_Information shown_

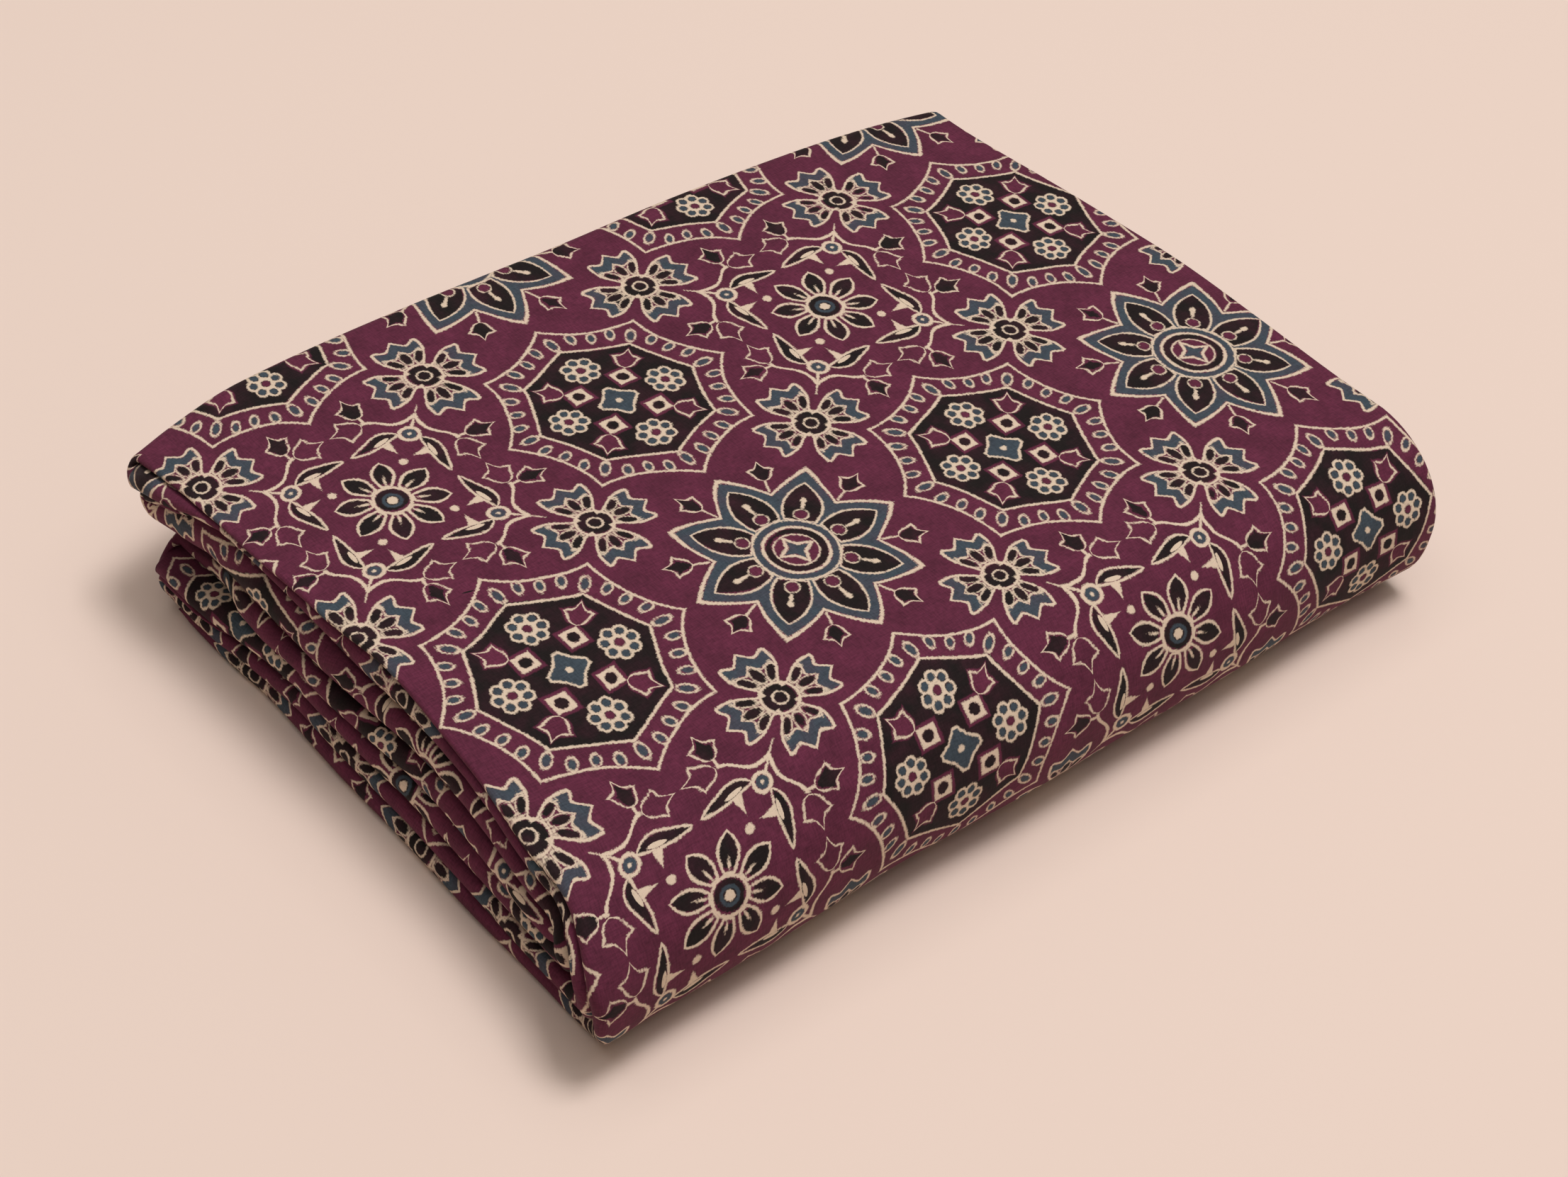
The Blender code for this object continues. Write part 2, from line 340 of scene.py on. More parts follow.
def fold_reach(turn, x):
    """Reach of a turn, with the slow swells of the fold along X, less for the inner turns."""
    share = turn / (TURNS - 1)
    swell = sum(height * np.sin(x * pace + start) for height, pace, start in SWELLS)
    return OUTER_REACH + (INNER_REACH - OUTER_REACH) * share + swell * (1 - share)


def front_turn(turn, upwards):
    """y = start - reach * sin(a)^p, z = middle + half * cos(a)^p, with p below 1 under halfway.

    The left lip flares by 1.84 * sin(a)^2 * (1 - share), which is 1 two fifths of the way round.
    """
    lower, upper = turn, LAYERS - 1 - turn
    share = turn / (TURNS - 1)
    steps = round(OUTER_TURN_STEPS + (INNER_TURN_STEPS - OUTER_TURN_STEPS) * share)
    below = (np.arange(1, steps) / steps)[:, None]
    angle = math.pi * below
    up_left, up_right = ends_of(upper, 0.0)
    low_left, low_right = ends_of(lower, 0.0)
    left, right = up_left + (low_left - up_left) * below, up_right + (low_right - up_right) * below
    left = left - NOSE_FLARES[turn] / 1000 * 1.84 * np.sin(angle) ** 2 * (1 - below)
    start_half = (lip_radius(upper, up_left, 0.0) + lip_radius(lower, low_left, 0.0)) / 2
    x = columns_x(left, right, start_half, SHEET / 2)
    start = fold_start(x)
    upper_z, upper_half = layer_at(upper, x, start)
    lower_z, lower_half = layer_at(lower, x, start)
    sag = 2 / (SAG_POWER + (2 - SAG_POWER) * share)
    power = np.where(below > 0.5, sag, 1.0)
    forward = np.sin(angle) ** power
    upward = np.sign(np.cos(angle)) * np.abs(np.cos(angle)) ** power
    y = start - fold_reach(turn, x) * forward
    z = (upper_z + lower_z) / 2 + (upper_z - lower_z) / 2 * upward
    half = upper_half + (lower_half - upper_half) * below
    run = np.stack((x, y, z, half * COLUMN_THICK, PRINT_SHIFTS[turn] + 0 * x))
    return run[:, ::-1] if upwards else run


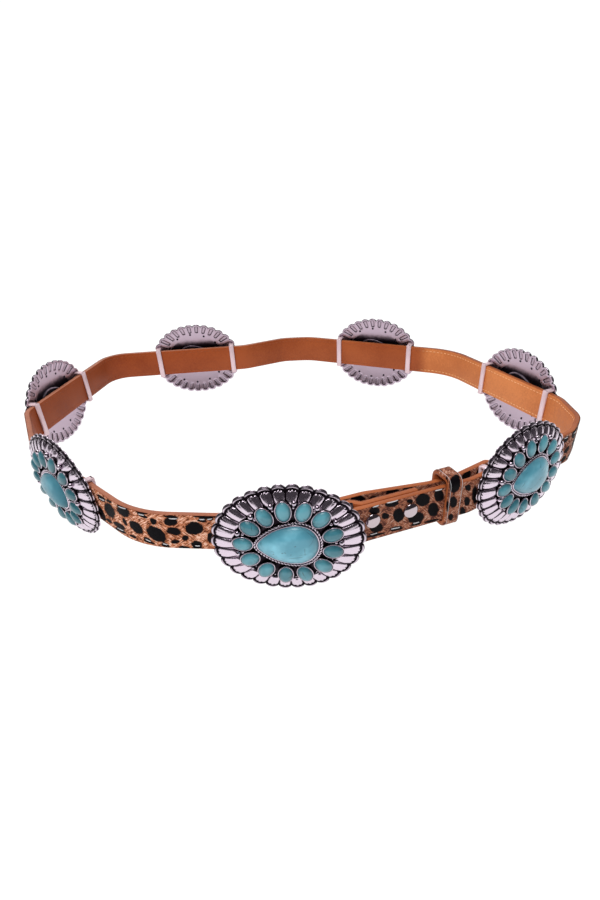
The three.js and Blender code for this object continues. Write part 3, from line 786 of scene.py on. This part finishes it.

_Short task_
Write out exactly the lines from the start of the material through the line with "1 under halfway.". No other output is expected.

_The response_
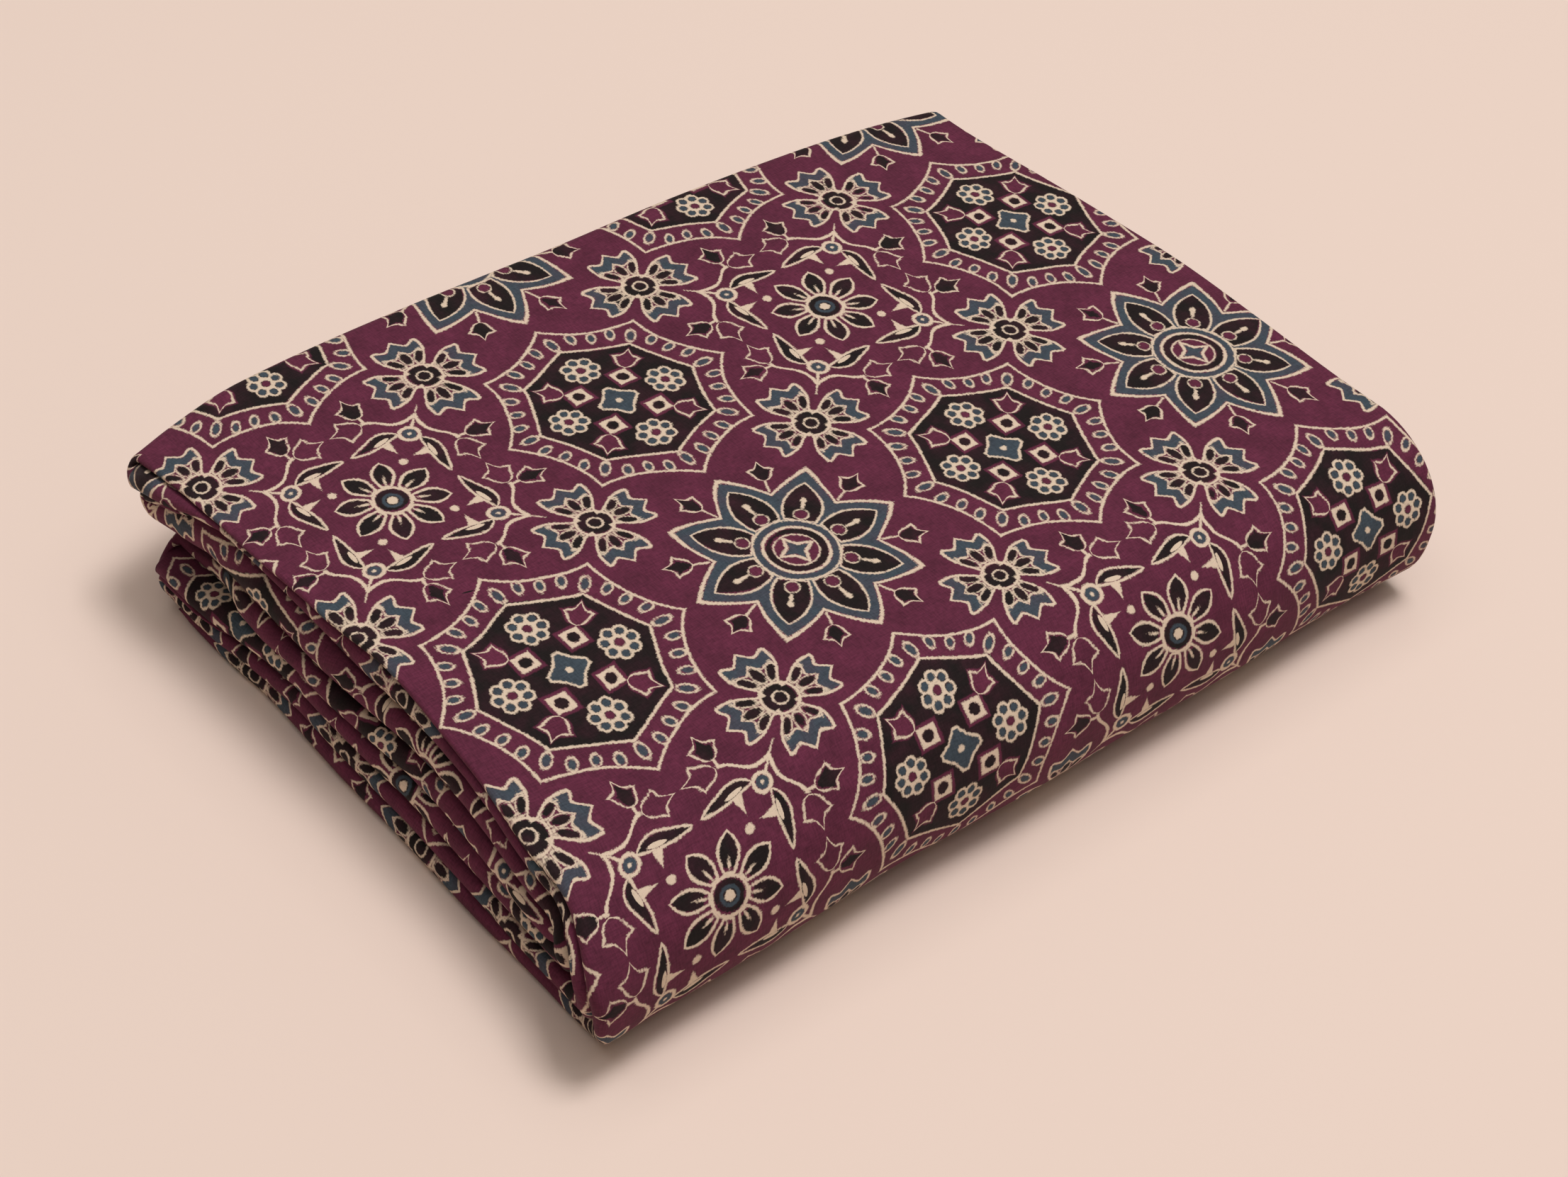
The Blender code for this object continues. Write part 2, from line 340 of scene.py on. More parts follow.
def fold_reach(turn, x):
    """Reach of a turn, with the slow swells of the fold along X, less for the inner turns."""
    share = turn / (TURNS - 1)
    swell = sum(height * np.sin(x * pace + start) for height, pace, start in SWELLS)
    return OUTER_REACH + (INNER_REACH - OUTER_REACH) * share + swell * (1 - share)


def front_turn(turn, upwards):
    """y = start - reach * sin(a)^p, z = middle + half * cos(a)^p, with p below 1 under halfway.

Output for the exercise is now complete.